- Occupations: Newsreader Continuity Announcer
- Notable credit(s): BBC World Service, BBC Radio 2, BBC Radio Scotland

= Iain Purdon =

Iain Purdon is a retired broadcaster.

== Biography ==

Iain Purdon was born in Edinburgh. After school education in the South of England he returned to Scotland and joined the city hospital radio service while at the University of Edinburgh. He went on to work in various computer-related jobs while attempting to pursue a radio career.

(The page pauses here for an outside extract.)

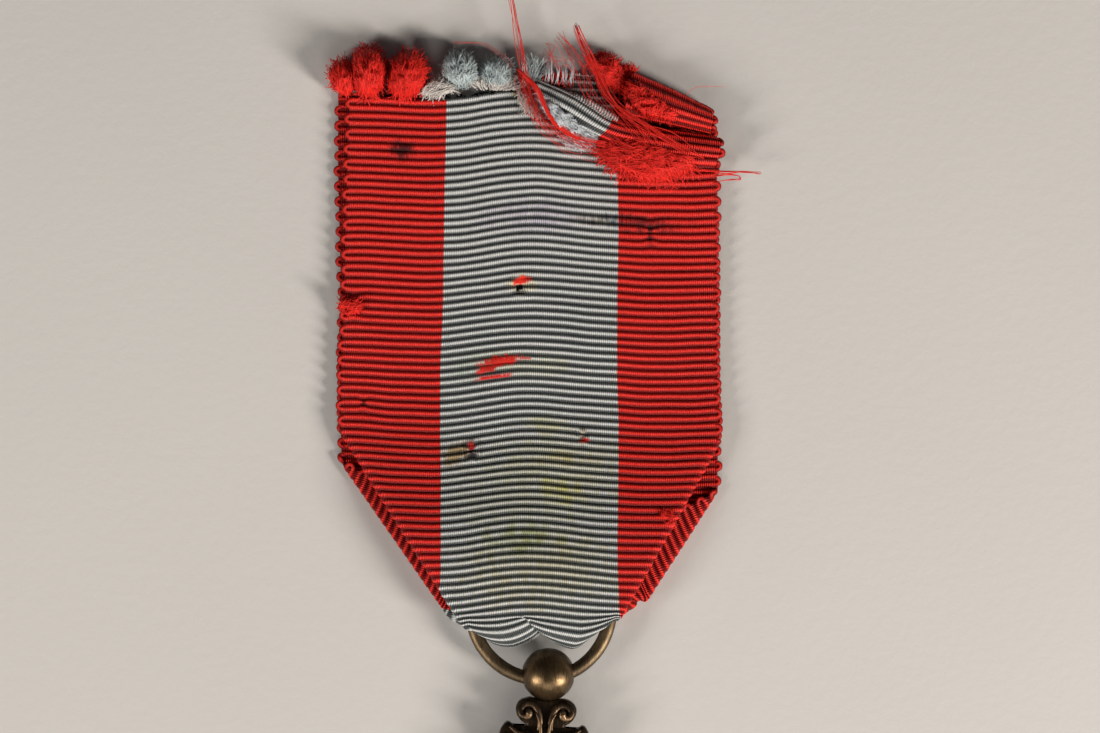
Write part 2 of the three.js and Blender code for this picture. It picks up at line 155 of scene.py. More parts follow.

He joined BBC Scotland in May 1973 as a newsreader and continuity announcer for the Radio 4 Scotland opt-out service. From 1975-1978 he was also a regular TV announcer on BBC One Scotland. He was appointed to lead the announcer team at the launch of BBC Radio Scotland in 1978, also presenting music and magazine programmes. In 1982 he moved to BBC Radio 2 where he became editor of the presentation team until 1993. After a year in local radio journalism at BBC CWR, followed by a spell of freelancing with BBC Radio 4 and BFBS UK, he moved in April 1995 to the BBC World Service delivering news bulletins and summaries to radio audiences around the world. Iain Purdon presented the last ever bulletin from Bush House at 11.00 GMT on 12 July 2012 before moving immediately to complete his shift at Broadcasting House. He retired from the BBC staff in October 2013 but continued to work as an occasional relief newsreader on the World Service until May 2016.